I wanted to share the glimpse that God gave me this time to help bring my eyes in focus to truth. I was wallowing in all these negative thoughts about my life and current circumstances. Out of the blue, Rachael, my 2 year old, started singing loud and with much emotion a song that I had never heard her sing, "Jesus Jesus at your feet, Oh, to dwell and never leave; there is no where else for me." It stunned me really. These are lyrics from a Casting Crowns song on their newest CD. The name of the song is At Your Feet:

Here at Your feet, I lay my past down
My wanderings, all my mistakes down
And I am free

Here at Your feet, I lay this day down
Not in my strength, but in Yours I’ve found
All I need, You’re all I need

Jesus, Jesus, at Your feet
Oh, to dwell and never leave
Jesus, Jesus, at Your feet
There is nowhere else for me
There is nowhere else for me

Here at Your feet, I lay my future down
All of my dreams, I give to You now
And I find peace, I find peace

Here at Your feet, I lay my life down
For You my King, You’re all I want now
And my soul sings...

‘Cause I am free (here at Your feet)
All I need (is at Your feet)
I find peace
We’re at Your feet
We’re at Your feet

And I am free (here at Your feet)
All I need (is at Your feet)
I find peace
We’re at Your feet
We’re at Your feet
We’re at Your feet
We’re at Your feet

Here at Your feet
I lay my life down


I would love to say that I was instantly brought out of my despair, but it was my pivotal moment.

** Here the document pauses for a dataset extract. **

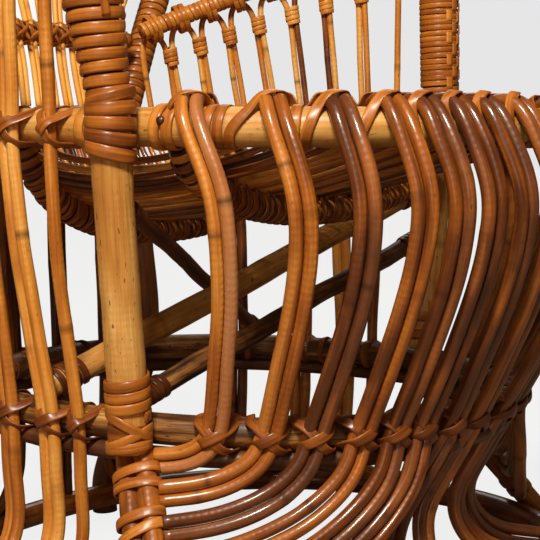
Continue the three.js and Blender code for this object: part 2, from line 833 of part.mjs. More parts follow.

Another thing I have found helpful when I am struggling is to reveal the truth of my despair to people that will pray for me. I tend to try to "handle" it all on my own. I know these trials and struggles are temporary. Because of that, I usually try to ride the storm and wait for it to run its course. I don't think that is what God wants from us, especially me. When I share, I immediately feel relief start to blanket my heart. God is able to come in and comfort me and give me His wisdom. The evil one tries to tell me that it shows weakness and instability in my life. The truth of it is that it makes me stronger and keeps me from living a life full of pride.

Where does God find you here at the beginning of 2010? Are you living in despair? Are you focused on great things? Lay your life down at His feet and God will shower you with His peace. There is no where else to be.

Exodus 15:2 The Lord is my strength and song, And He has become my salvation; He is my God, and I will praise Him; My father's God, and I will exalt Him.